Fourthly – the players themselves. The WNBA’s talent pool is sky-high and is only getting higher. The number of great players that are in this league is staggering. Maya Moore, Elena Delle Donne, Diana Taurasi, Breanna Stewart, Tina Charles, Sylvia Fowles, Candace Parker, Nneka Ogwumike, Jonquel Jones, Skylar Diggins-Smith, Angel McCoughtry, Rebekkah Brunson, Alana Beard, Sue Bird, Alyssa Thomas, Kristi Toliver, and Sugar Rodgers, are just some of the marquee names the W presents.

Add recent draftees such as A’ja Wilson, Kelsey Mitchell, Victoria Vivians, Diamond Deshields, Gabby Williams, Kia Nurse, and Monique Billings into the mix and we have a league that is overflowing with talent and will still be if/when it expands.

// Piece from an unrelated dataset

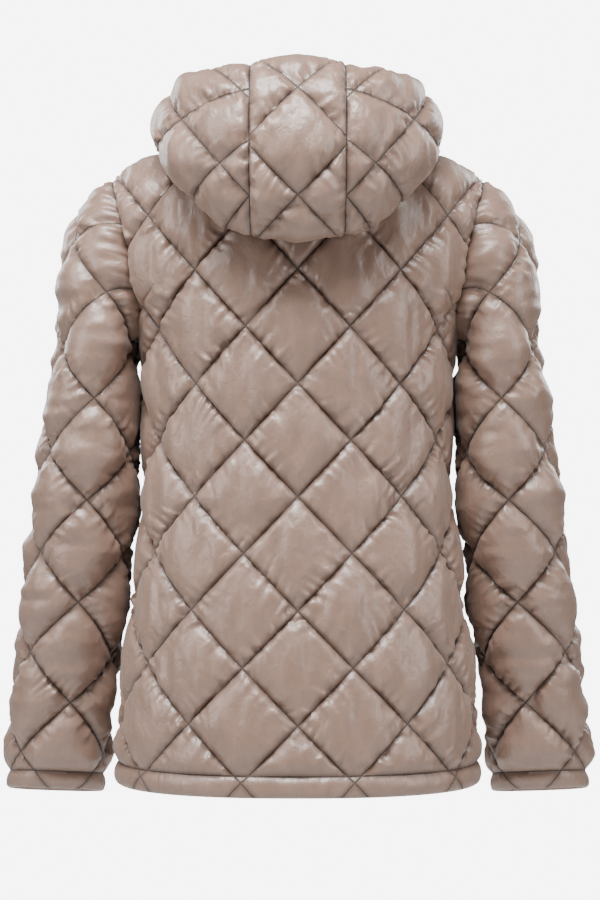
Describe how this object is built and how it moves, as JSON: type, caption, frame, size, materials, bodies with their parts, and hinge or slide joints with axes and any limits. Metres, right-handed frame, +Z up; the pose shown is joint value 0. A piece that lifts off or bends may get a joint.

And do not get us started on how “boring” the WNBA is because the players may not always throw down highlight dunks like the Sun’s Jonquel Jones did during last year’s All-Star Game. For all of the talk of how the W is based in fundamentals, guess who else was also based in fundamentals?

The San Antonio Spurs. Last time we checked, fundamentals and coaching worked very well for Gregg Popovich and the Spurs from 1999 until 2014.

The W may not be perfect – it has its shortcomings, but all professional sports franchises do. The fact that David Stern had the vision to even create a professional basketball league for women that has become the most successful women’s league in history is a positive in itself.

Can the WNBA do better in marketing its star players and the league as a whole? Absolutely. One can make an argument to say that the women’s basketball tournament should have been inundated with the 2018 batch of “Watch Me Work” spots. Perhaps more young girls would want to emulate Maya Moore if there were more advertisements featuring her.

But from where we come from, a 12-team league that may or may not soon become a 13 or 14-team league is a pretty darn good start.